我正在尝试解决这个问题,并且我已经阅读了这个答案,但我的问题是无限循环,即使我使用了访问过的节点列表。
让我们看看我的两次尝试:
edge(1,2).
edge(1,4).
edge(1,3).
edge(2,3).
edge(2,5).
edge(3,4).
edge(3,5).
edge(4,5).
% ------ simple path finding in a directed graph
% ----- simple exploration
path0(A,B, Result) :-
path0(A, B, [], Result).
path0(A, B, _, [e(A,B)]):-
edge(A,B).
path0(A, B, Visited, [e(A,X)|Path]):-
edge(A, X), dif(X, B),
\+ member(X, Visited),
path0(X, B, [A|Visited], Path ).
%---- 1. exploration and length
path(A, B, _, [e(A,B)], 1):-
edge(A,B).
path(A, B, Visited, [e(A,X)|Path], Length):-
edge(A, X),
\+ member(X, Visited),
length(Path, L), % ERR: Path refers to a open list
Length is L + 1,
path(X, B, [A|Visited], Path, _).
% --- 2. not working
path2(A,B, Result, Length) :-
path2(A, B, [], Result, Length).
path2(A, B, [], [e(A,B)], 1):-
edge(A,B).
path2(A, B, Visited, [e(A,X)|Path], Length):-
edge(A, X), dif(X, B),
\+ member(X, Visited),
path2(X, B, [A|Visited], Path, Len),
Length is Len + 1.
这给了我类似的答案,即:
?- path(1,3, Path, Length).
Path = [e(1, 3)],
Length = 1 ;
Path = [e(1, 2), e(2, 3)],
Length = 2 ;
然后 Swi-Prolog IDE 冻结。
- 我应该将什么定义为基本情况?
如果是这种情况,为什么第二个实现会循环,即使我使用访问的节点列表和 dif() 来确保避免统一来回走动?我打错了函数名。
我想摆脱 length/2 的使用。
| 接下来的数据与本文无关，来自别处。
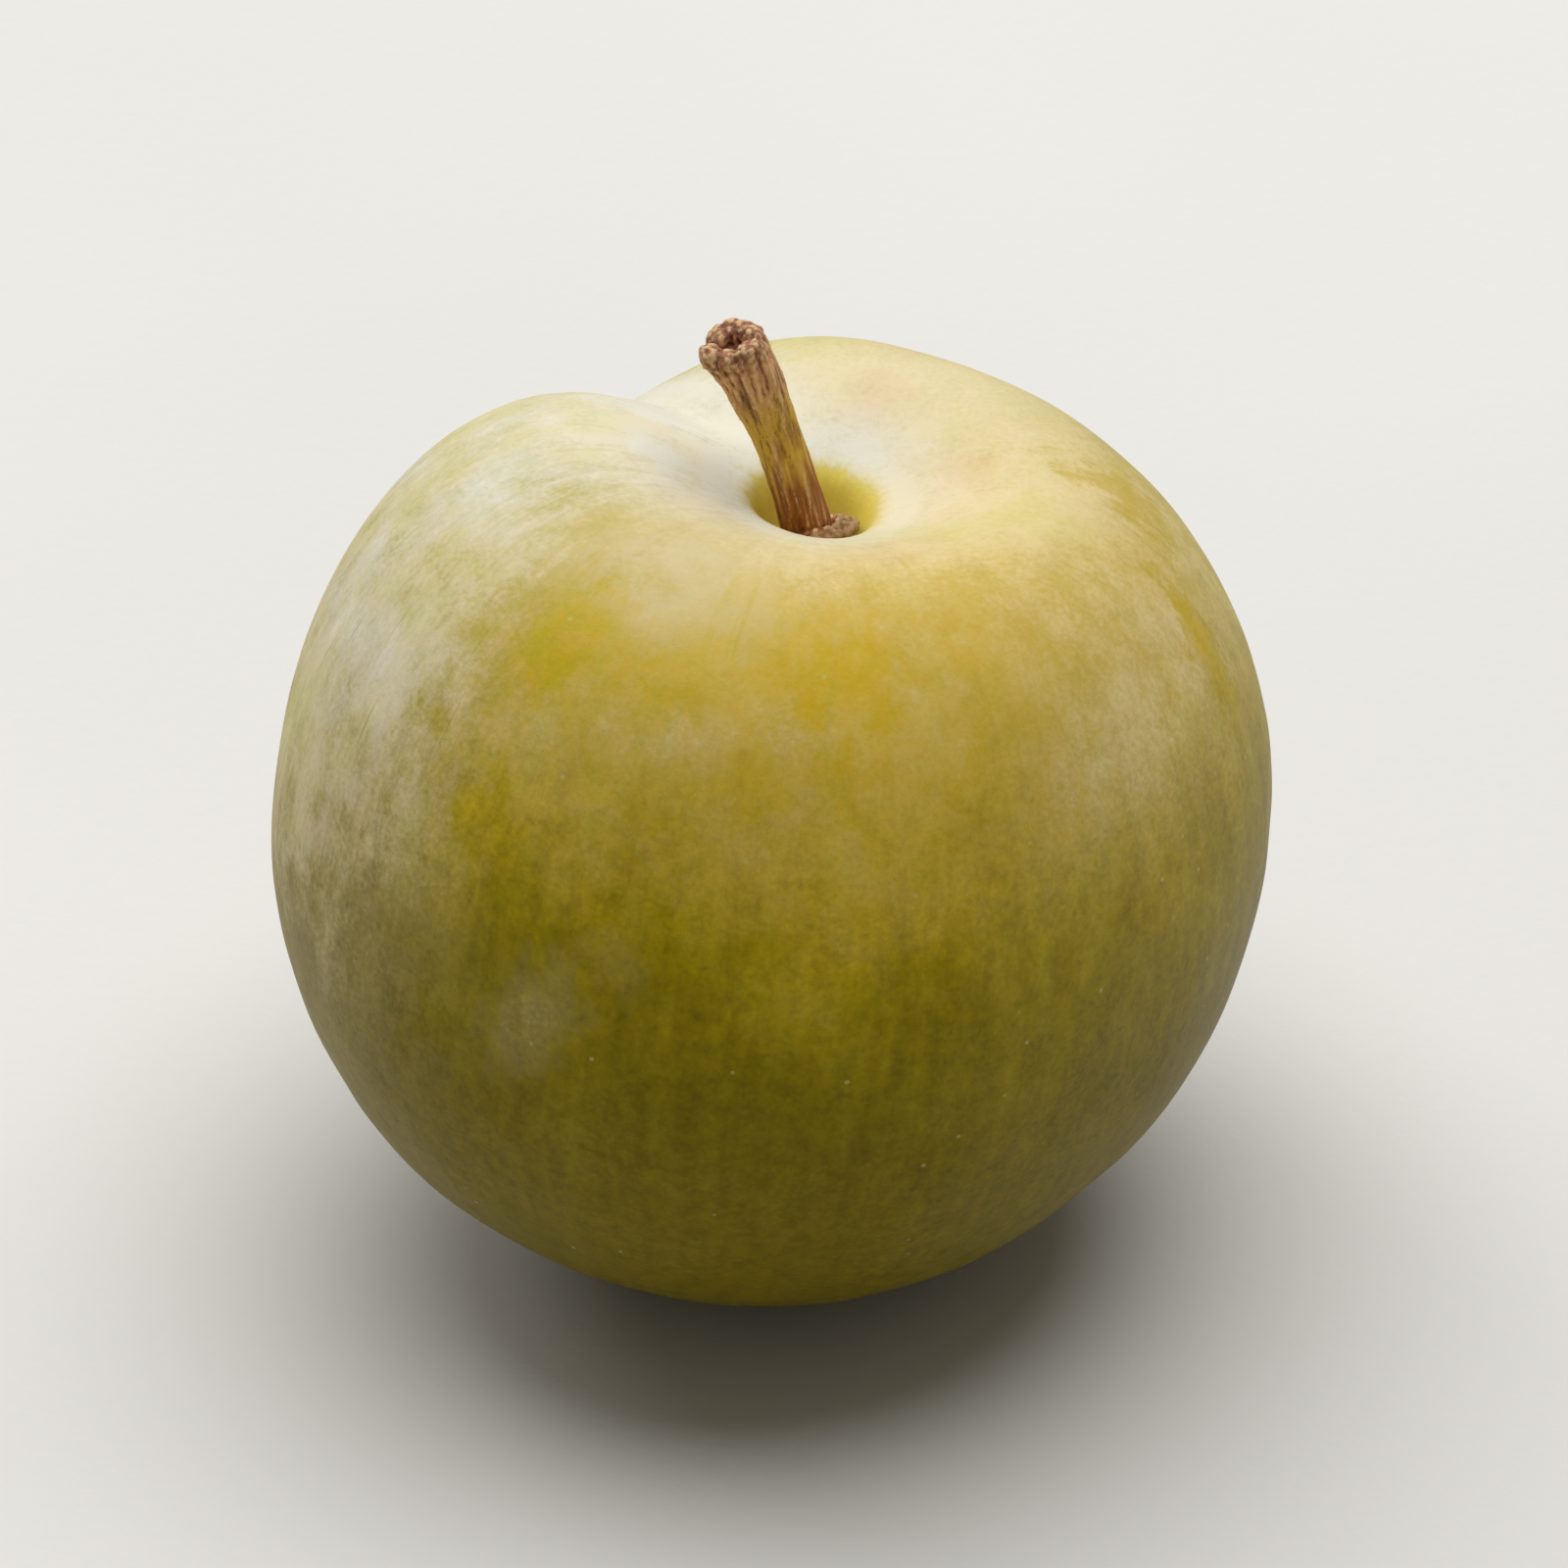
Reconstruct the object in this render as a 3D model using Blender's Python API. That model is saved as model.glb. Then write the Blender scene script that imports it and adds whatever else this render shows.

谢谢。
编辑:
所以,我发现这应该是更干净的方法,即使我想要更类似于第二种实现的东西,这在最短路径问题求解器中更容易转换,因为它只是一个 min{ pathLengths }从第一次调用 path3/4 开始。
% ---- 3. working
%
min(A,B,A):- A =< B, !. % for future use (shortest path)
min(_,B,B).
path3(From, To, Path, Len):-
path0(From, To, [], Path),
length(Path, Len).
%min(Len, MinLength, ?)
这是第二个实现路径2的更正版本:
% --- 2.
% errors: 1. in base case I have to return Visited trough _,
% I can't pass a void list []
% 2. dif(X,B) is unuseful since base case it's the first clause
path2(A,B, Result, Length) :-
path2(A, B, [], Result, Length).
path2(A, B, _, [e(A,B)], 1):- % If an edge is found
edge(A,B).
path2(A, B, Visited, [e(A,X)|Path], Length):-
edge(A, X),
%tab(1),write(A),write('-'),write(X),
\+ member(X, Visited),
%tab(1),write([A|Visited]),write(' visited'),nl,
path2(X, B, [A|Visited], Path, Len),
Length is Len + 1.